Newsweek: We Are Not Alone
It may be kitsch, but there’s more to the current angel obsession than the Hallmarking of America.
Like the search for extraterrestrials, the belief in angels implies that we are not alone in the universe – that someone up there likes me. “It’s a New Age answer to the homelessness of secularity,” says theologian Ted Peters, of Pacific Lutheran Theological Seminary in Berkeley, Calif. “Most people think of angels as benign, pleasant and helping,” observes University of Wisconsin psychiatrist Richard Thurrell. “And it’s nice to have comfort in a cruel world.”
Much of the new angelology is lifted from Roman Catholic sources – though without much regard for church traditions. “Angels represent God’s personal care for each one of us,” says Father Andrew Greeley, the sociologist-novelist. But all too often these days, it is the angels – not the Lord – who get all the credit.
To some extent the church itself is to blame. Although the invocation of angels continues in some churches – especially in the vibrant Orthodox liturgies, where the faithful join the heavenly host in singing Lord’s praises – their existence is rarely remarked.

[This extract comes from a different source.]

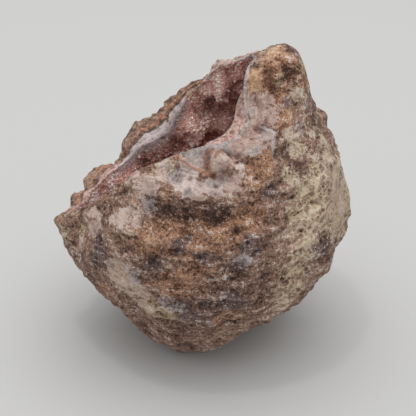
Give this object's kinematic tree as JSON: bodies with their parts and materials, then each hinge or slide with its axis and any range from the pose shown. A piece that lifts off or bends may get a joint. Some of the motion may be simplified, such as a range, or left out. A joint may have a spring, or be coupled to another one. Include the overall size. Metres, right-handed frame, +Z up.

Children’s prayers to their guardian angels, like other popular Catholic devotions, have declined since Vatican Council II. Among many otherwise upright believers, angels have become optional accessories, articles of hope but not quite faith. “When I die,” says Lawrence S. Cunningham, chairman of the University of Notre Dames’s theology department, “I’ll be very disappointed if I don’t meet any angels.”